[OffTopic]: Safer usage of C++ in Chrome
Steven Schveighoffer
schveiguy at gmail.com
Fri Sep 10 12:10:49 UTC 2021
On 9/9/21 9:24 PM, Adam D Ruppe wrote:
> On Friday, 10 September 2021 at 01:03:58 UTC, max haughton wrote:
>> If I'm not mistaken they do allow exceptions in new code now, their
>> famous no exception policy was mostly due to them being stuck with old
>> design decisions.
>
> Right.
>
> There's a bad habit among people to say "well company X does this
> therefore it must be smart for us too", but often company X does it
> because of some problem specific to their codebase/organization/product
> which ought not be applied generally.
>
I once was in charge of maintaining code that targeted a small
microprocessor.

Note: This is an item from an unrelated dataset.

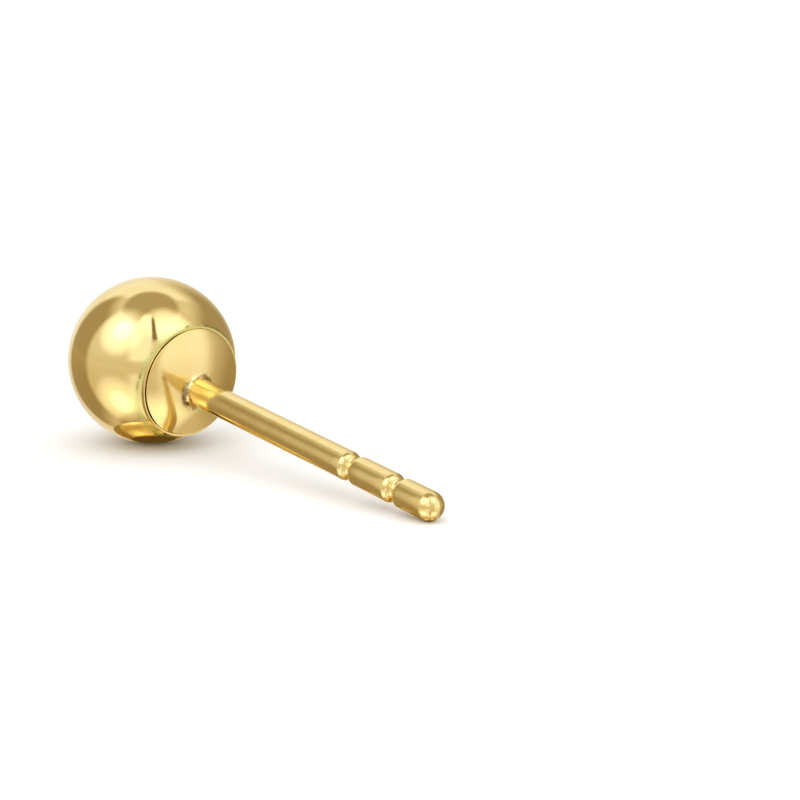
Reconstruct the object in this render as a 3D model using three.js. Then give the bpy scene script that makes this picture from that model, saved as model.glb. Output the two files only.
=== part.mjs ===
// Ball stud earring, lying at rest on its ball and on the tip of its ear post.
// Millimetres, Z up. The post points along +X and the floor is Z = 0.
// Each piece is turned round its own Y axis first, then laid down as one group.
import * as THREE from 'three';

// Ball, a hollow shell that is open at the back
const ballRadius = 2.5;
const ballWall = 0.25;

// Collar, the short upright rim that the ball's metal makes round the opening
const collarRadius = 1.685;
const collarWall = 0.045;
const collarEdge = 0.012; // rounding of its top edge
const footAngle = THREE.MathUtils.degToRad(44.7); // where the ball ends at the collar's foot

// Back cap, a domed disc set in the collar
const seamGap = 0.02;
const capEdgeHeight = 2.023; // from the middle of the ball
const capStand = 0.045; // the cap's edge stands this far above the collar's top
const domeRise = 0.328; // from the cap's edge to the top of its dome
const capDepth = 0.36; // upright edge of the disc, inside the collar
const capWall = 0.3; // through the middle of the dome

// The collar and its cap sit a little askew on the ball
const capTilt = THREE.MathUtils.degToRad(5.3); // upward
const capShift = 0.078; // upward

// Ear post, soldered to the cap a little below the middle
const postRadius = 0.42;
const postLength = 10.6; // from the dome to the end of the tip
const postLean = THREE.MathUtils.degToRad(-0.74); // away from the cap's axis, upward
const postShift = -0.188; // from the cap's middle, upward
const solderReach = 0.16;
const solderHeight = 0.14;

// Grooves that a push-on back clicks into
const grooveFromTip = [3.465, 1.63];
const grooveDepth = 0.18;
const grooveShoulder = 0.2; // radius of the rounded shoulders
const grooveBottom = 0.1; // radius at the bottom

// Facets
const sidesRound = 48;
const ballSteps = 19;
const innerSteps = 12;
const domeSteps = 5;
const tipSteps = 5;
const grooveSteps = 3;
const footSteps = 3;

const quarterTurn = Math.PI / 2;

// Points on an arc round (x, y), from one angle to another
function arc(x, y, radius, from, to, steps) {
  const points = [];
  for (let i = 0; i <= steps; i += 1) {
    const angle = from + ((to - from) * i) / steps;
    points.push(new THREE.Vector2(x + radius * Math.cos(angle), y + radius * Math.sin(angle)));
  }
  return points;
}

// Points on a hollow quarter curve that starts level at one point and ends upright at another
function fillet(start, end, steps) {
  const points = [];
  for (let i = 1; i <= steps; i += 1) {
    const angle = (quarterTurn * i) / steps;
    points.push(new THREE.Vector2(
      THREE.MathUtils.lerp(start.x, end.x, Math.sin(angle)),
      THREE.MathUtils.lerp(start.y, end.y, 1 - Math.cos(angle)),
    ));
  }
  return points;
}

// Turns a profile round the Y axis, with a flat facet towards the floor
function turned(profile) {
  const start = Math.PI / sidesRound;
  return new THREE.LatheGeometry(profile, sidesRound, start, 2 * Math.PI);
}

// Sizes along the axis and across it that both pieces share
const collarTop = capEdgeHeight - capStand;
const mouthRadius = collarRadius - collarWall;
const capRadius = mouthRadius - seamGap;
const domeTop = capEdgeHeight + domeRise;
const solderRadius = postRadius + solderReach;

// Moves a point of the upright collar or cap to its place askew on the ball
const sideways = new THREE.Vector3(0, 0, 1);
const tiltPoint = new THREE.Vector3(0, capEdgeHeight, 0);
function setAskew(point) {
  point.sub(tiltPoint).applyAxisAngle(sideways, -capTilt).add(tiltPoint);
  point.x += capShift;
  return point;
}

// Slides a point along the cap's axis until it is on the ball's outside
function slideToBall(point) {
  const axis = new THREE.Vector3(Math.sin(capTilt), Math.cos(capTilt), 0);
  const reach = point.dot(axis);
  return point.addScaledVector(
    axis, Math.sqrt(reach ** 2 - point.lengthSq() + ballRadius ** 2) - reach,
  );
}

// Moves the points of a turned piece, each by its number along the profile
function moveTurned(geometry, count, move) {
  const position = geometry.attributes.position;
  const point = new THREE.Vector3();
  for (let i = 0; i < position.count; i += 1) {
    move(point.fromBufferAttribute(position, i), i % count);
    position.setXYZ(i, point.x, point.y, point.z);
  }
  return geometry;
}

// The ball: outside, collar, and the hollow inside, with the collar set askew
function makeBall() {
  const innerRadius = ballRadius - ballWall;
  const outside = arc(0, 0, ballRadius, -quarterTurn, footAngle, ballSteps);
  const wallFoot = new THREE.Vector2(
    collarRadius, Math.sqrt(ballRadius ** 2 - collarRadius ** 2),
  );
  const outerEdge = arc(
    collarRadius - collarEdge, collarTop - collarEdge, collarEdge, 0, quarterTurn, 2,
  );
  const innerEdge = arc(
    mouthRadius + collarEdge, collarTop - collarEdge, collarEdge,
    quarterTurn, 2 * quarterTurn, 2,
  );
  const inside = arc(
    0, 0, innerRadius, Math.acos(mouthRadius / innerRadius), -quarterTurn, innerSteps,
  );
  const profile = [...outside, wallFoot, ...outerEdge, ...innerEdge, ...inside];
  const lastAskew = profile.length - inside.length;
  return moveTurned(turned(profile), profile.length, (point, number) => {
    if (number < outside.length || number > lastAskew) return;
    setAskew(point);
    if (number === outside.length) slideToBall(point);
  });
}

// One groove, centred at a height on the post, from the shoulder nearer the ball
function grooveProfile(height) {
  const drop = grooveDepth / (grooveShoulder + grooveBottom);
  const turn = Math.acos(1 - drop);
  const half = (grooveShoulder + grooveBottom) * Math.sin(turn);
  const shoulder = postRadius - grooveShoulder;
  const bottom = postRadius - grooveDepth + grooveBottom;
  return [
    ...arc(shoulder, height - half, grooveShoulder, 0, turn, grooveSteps),
    ...arc(bottom, height, grooveBottom, Math.PI + turn, Math.PI - turn, 2 * grooveSteps)
      .slice(1, -1),
    ...arc(shoulder, height + half, grooveShoulder, -turn, 0, grooveSteps),
  ];
}

// The cap and its post: underside, edge, dome, solder, grooves and tip
function capProfile() {
  const domeRadius = (capRadius ** 2 + domeRise ** 2) / (2 * domeRise);
  const domeCentre = domeTop - domeRadius;
  const underBottom = capEdgeHeight - capDepth;
  const underTop = domeTop - capWall;
  const underRise = underTop - underBottom;
  const underRadius = (capRadius ** 2 + underRise ** 2) / (2 * underRise);
  const tipCentre = domeTop + postLength - postRadius;
  const underside = arc(
    0, underTop - underRadius, underRadius,
    quarterTurn, Math.asin((underBottom - underTop + underRadius) / underRadius), domeSteps,
  );
  const dome = arc(
    0, domeCentre, domeRadius,
    Math.asin((capEdgeHeight - domeCentre) / domeRadius), Math.acos(solderRadius / domeRadius),
    domeSteps,
  );
  const postStart = new THREE.Vector2(postRadius, domeTop + solderHeight);
  const solder = fillet(dome.at(-1), postStart, footSteps);
  const grooves = grooveFromTip.flatMap((reach) => grooveProfile(domeTop + postLength - reach));
  const tip = arc(0, tipCentre, postRadius, 0, quarterTurn, tipSteps);
  return [...underside, ...dome, ...solder, ...grooves, ...tip];
}

// The cap with its post: the post leans and is off the middle, and the whole is set askew
function makeCap() {
  const profile = capProfile();
  const foot = new THREE.Vector3(0, domeTop, 0);
  return moveTurned(turned(profile), profile.length, (point) => {
    const lean = THREE.MathUtils.smoothstep(point.y, domeTop, domeTop + solderHeight);
    const reach = Math.hypot(point.x, point.z);
    point.sub(foot).applyAxisAngle(sideways, -postLean * lean).add(foot);
    if (point.y > capEdgeHeight) {
      point.x += postShift * (1 - THREE.MathUtils.smoothstep(reach, solderRadius, capRadius));
    }
    setAskew(point);
  });
}

// A polished gold surface
function gold(colour, roughness) {
  return new THREE.MeshStandardMaterial({ color: colour, roughness, metalness: 1 });
}

const ball = new THREE.Mesh(makeBall(), gold(0xe2c271, 0.12));
ball.name = 'ball';

const cap = new THREE.Mesh(makeCap(), gold(0xdcb966, 0.16));
cap.name = 'back_cap_and_post';

const earring = new THREE.Group();
earring.add(ball, cap);

// Lays the earring down: the ball and the round tip touch the same floor
const tipFromDome = postLength - postRadius;
const tipCentre = setAskew(new THREE.Vector3(
  postShift + tipFromDome * Math.sin(postLean), domeTop + tipFromDome * Math.cos(postLean), 0,
));
const fall = Math.asin((ballRadius - postRadius) / tipCentre.length());
const axisDrop = fall + Math.atan2(tipCentre.x, tipCentre.y);
const across = new THREE.Vector3(Math.sin(axisDrop), 0, Math.cos(axisDrop));
const along = new THREE.Vector3(Math.cos(axisDrop), 0, -Math.sin(axisDrop));
const level = new THREE.Vector3(0, 1, 0);
earring.setRotationFromMatrix(new THREE.Matrix4().makeBasis(across, along, level));

// Stands the middle of its box on the origin
const box = new THREE.Box3().setFromObject(earring, true);
const middle = box.getCenter(new THREE.Vector3());
earring.position.set(-middle.x, -middle.y, -box.min.z);

export default earring;
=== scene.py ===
import math

import bpy
from mathutils import Matrix, Vector


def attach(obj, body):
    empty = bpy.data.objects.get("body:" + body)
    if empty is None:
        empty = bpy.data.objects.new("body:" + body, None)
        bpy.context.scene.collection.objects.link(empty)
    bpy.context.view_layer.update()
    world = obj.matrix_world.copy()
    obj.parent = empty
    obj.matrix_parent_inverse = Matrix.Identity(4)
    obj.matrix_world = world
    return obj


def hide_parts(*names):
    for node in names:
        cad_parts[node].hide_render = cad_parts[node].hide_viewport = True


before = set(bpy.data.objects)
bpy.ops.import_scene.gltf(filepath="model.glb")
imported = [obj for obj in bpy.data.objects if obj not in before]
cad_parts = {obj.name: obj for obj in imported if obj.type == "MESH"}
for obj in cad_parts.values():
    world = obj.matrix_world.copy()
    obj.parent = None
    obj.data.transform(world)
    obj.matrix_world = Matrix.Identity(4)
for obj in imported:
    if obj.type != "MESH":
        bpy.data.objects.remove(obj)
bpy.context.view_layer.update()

scene = bpy.context.scene
mm = 0.001  # pieces are modelled with one unit to the millimetre, then laid down at this scale
quarter = math.radians(90)
touching = 0.0005  # mm: points no further apart than this are one point
smoothAngle = math.radians(32)  # sharper edges stay crisp
print("frame loaded:", ", ".join(sorted(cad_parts)))

# the hollow ball with its collar, the short upright rim round the opening at the back
ballSizes = {
    "radius": 2.5,
    "wall": 0.25,
    "roundEnd": math.radians(45.3),  # where the ball's round ends, from the middle of its back
    "collarRadius": 1.685,
    "collarWall": 0.045,
    "collarEdge": 0.012,
    "seamOpen": math.radians(76),  # the seam is open round this angle, and nearly shut elsewhere
    "seamOpenHalf": math.radians(45),
    "seamOpenFade": math.radians(25),
    "seamWide": 0.032,
    "seamShut": 0.004,
    "sides": 256,
    "rings": 128,
    "footSteps": 5,
    "edgeSteps": 4,
    "insideSteps": 40,
}

# the domed back cap with the post soldered to it
capSizes = {
    "seamGap": 0.02,
    "edgeHeight": 2.023,  # from the middle of the ball
    "stand": 0.045,  # the cap's edge stands this far above the collar
    "edgeRound": 0.012,
    "domeRise": 0.328,
    "depth": 0.36,
    "wall": 0.3,
    "tilt": math.radians(5.3),  # collar and cap sit a little askew, tipped and moved upward
    "shift": 0.078,
    "postRadius": 0.42,
    "postLength": 10.6,
    "postLean": math.radians(-0.74),
    "postShift": -0.188,
    "solderReach": 0.16,
    "solderHeight": 0.14,
    "lumpDepth": 0.014,  # how far the solder's surface wanders
    "lumpSizes": (0.2, 0.05),  # broad lumps, then grains
    "lumpBelow": 0.1,  # the lumps reach this far down the dome
    "lumpFadeOut": (-0.04, 0.06),  # they fade out across the dome, from the solder's edge
    "lumpFadeUp": (-0.05, 0.06),  # and up the post, from the solder's top
    "grooveFromTip": (3.465, 1.63),
    "grooveDepth": 0.18,
    "grooveShoulder": 0.2,
    "grooveBottom": 0.1,
    "sides": 192,
    "domeSteps": 28,
    "underSteps": 20,
    "solderSteps": 14,
    "shoulderSteps": 9,
    "bottomSteps": 10,
    "tipSteps": 28,
    "shaftStep": 0.3,  # length of a ring of faces on the straight post
}

ballRadius = ballSizes["radius"]
edgeHeight = capSizes["edgeHeight"]
collarTop = edgeHeight - capSizes["stand"]
mouthRadius = ballSizes["collarRadius"] - ballSizes["collarWall"]
capRadius = mouthRadius - capSizes["seamGap"]
domeTop = edgeHeight + capSizes["domeRise"]
solderRadius = capSizes["postRadius"] + capSizes["solderReach"]
tiltPoint = Vector((0, 0, edgeHeight))


def setAskew(point, share=1):
    # tips and moves a point of the collar or the cap upward, which is towards -X while it stands
    turned = Matrix.Rotation(-capSizes["tilt"] * share, 3, "Y") @ (point - tiltPoint)
    return turned + tiltPoint - Vector((capSizes["shift"] * share, 0, 0))


# it lies on the ball and on the round tip of the post
tipReach = capSizes["postLength"] - capSizes["postRadius"]
tipCentre = setAskew(Vector((
    -capSizes["postShift"] - tipReach * math.sin(capSizes["postLean"]), 0,
    domeTop + tipReach * math.cos(capSizes["postLean"]))))
fall = math.asin((ballRadius - capSizes["postRadius"]) / tipCentre.length)
axisDrop = fall + math.atan2(-tipCentre.x, tipCentre.z)
tipFromBall = tipCentre.length * math.cos(fall)
ballX = -(tipFromBall + capSizes["postRadius"] - ballRadius) / 2
ballCentre = Vector((ballX, 0, ballRadius)) * mm
layTurn = (0, quarter + axisDrop, 0)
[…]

The person who first set up the build didn't know how to
make the linkfile work with parameters, so it was C code, with *all
parameters* passed via global variables (why a compiler linkfile would
be able to mess this up is beyond me).
It was a long time before I figured it out, and the code base still had
all the parameters as globals. But in actuality, the code the compiler
generated for it was so horrendous, I kept global variables in all but
the most trivial cases. It was an 8-bit CPU in a 16-bit address space,
with only 8K of code ROM space, so every little bit (literally) counted.
16-bit math was to be avoided at all costs, so no pointers.
For sure, local constraints can dictate why code is written in a weird way.